Today’s press is much the same except that now most of the television media has signed on to the Reston agenda and can choose to show us what they want and withhold what they would rather we didn’t see. Case in point—the war in Iraq. It has been clearly documented that coverage of the war has declined seriously in recent months. Is it coincidence that this has happened just as all the reports and progress markers put in place by the Congress itself say that we have made significant progress. I would argue that the press was against the war, as were many honest and good people, but now that the outcome looks better than they had hoped for they would rather downplay the success. This is not a mad right-wing conspiracy theory. The facts presented by various non-partisan studies of the media support this conclusion. The problem is that most of the media will never tell you that the serious studies that have been made reveal their bias. Why should they?

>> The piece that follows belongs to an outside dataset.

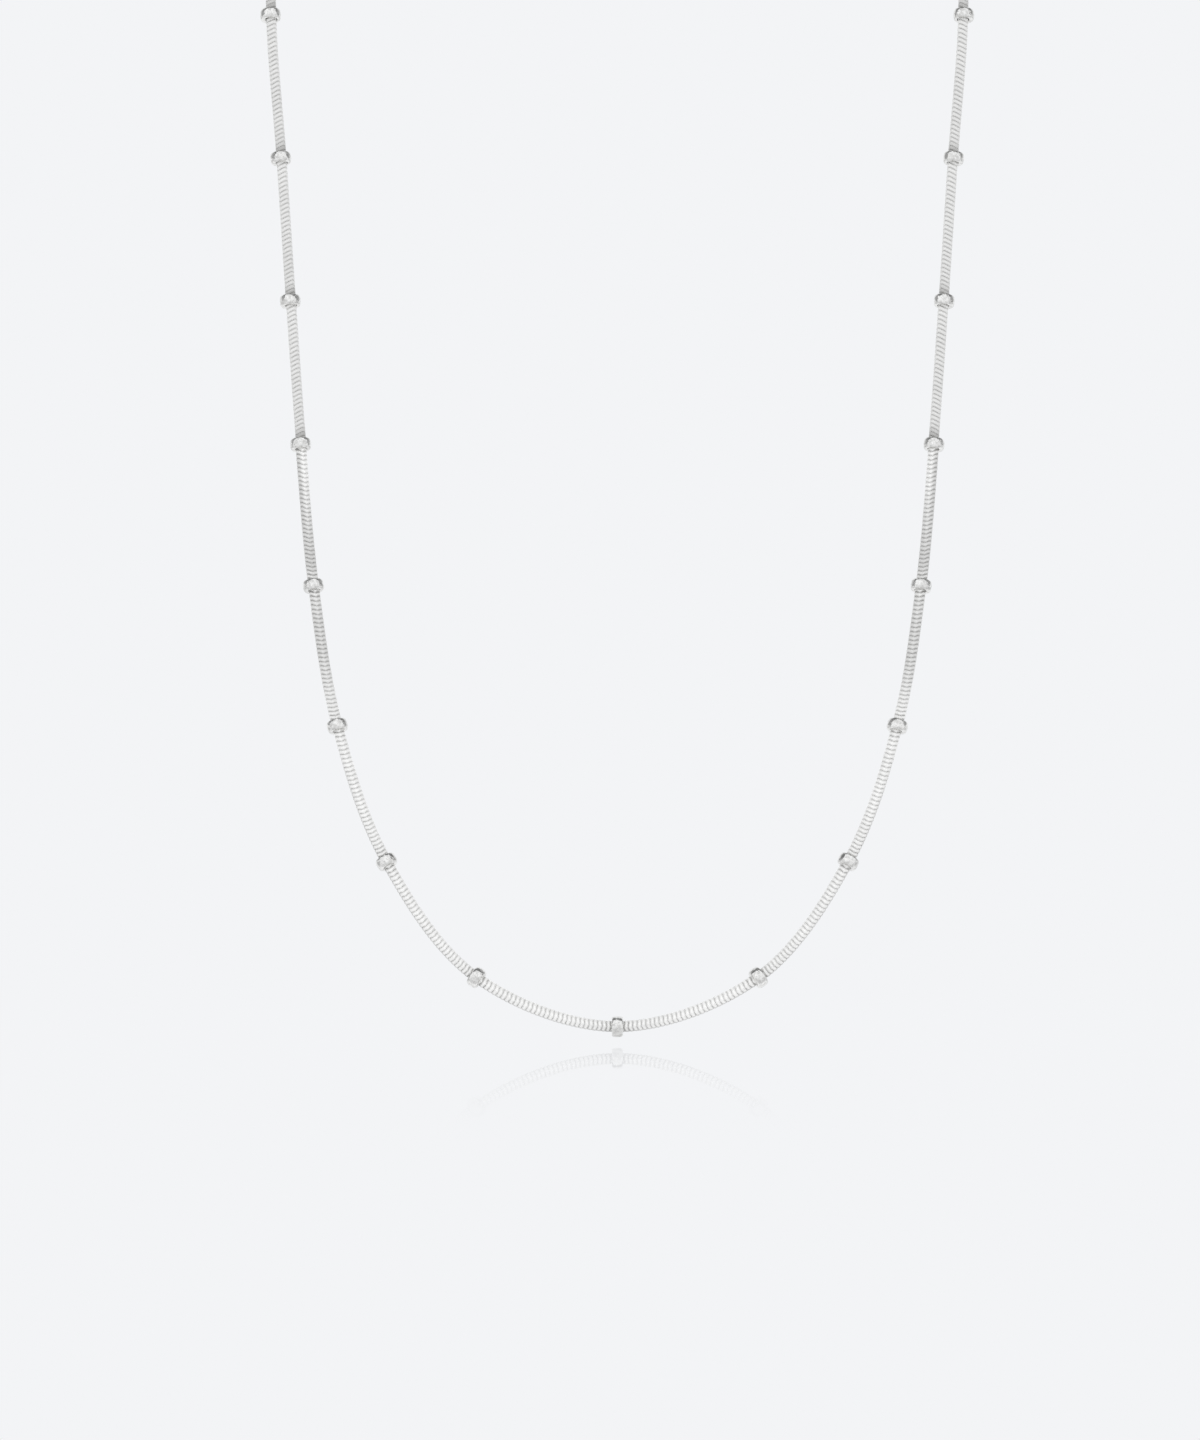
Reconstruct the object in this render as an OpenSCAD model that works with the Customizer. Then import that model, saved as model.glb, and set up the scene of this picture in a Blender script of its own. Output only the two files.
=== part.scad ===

I am not one to “blame the press” for all of our social ills. I am, however, fully aware of how they can make the story fit their agenda, just like all partisans can do. The press, and television news reporters, have a decided opinion and where once they kept it to themselves now they are open campaigners for their causes. This is one reason why I will miss Tim Russert.
I knew Tim leaned in a liberal direction but I also knew that he would pursue the truth ruthlessly. We lost much more than an icon with his death. We lost a real man who told the real truth and went wherever the story would take him.
My solution. I skim my local paper, watch no television news unless a breaking story warrants it, and read almost nothing from the mainstream press. I use the Internet, like so many of you, and I particularly like Real Clear Politics, an unbiased source for all the news on the political front.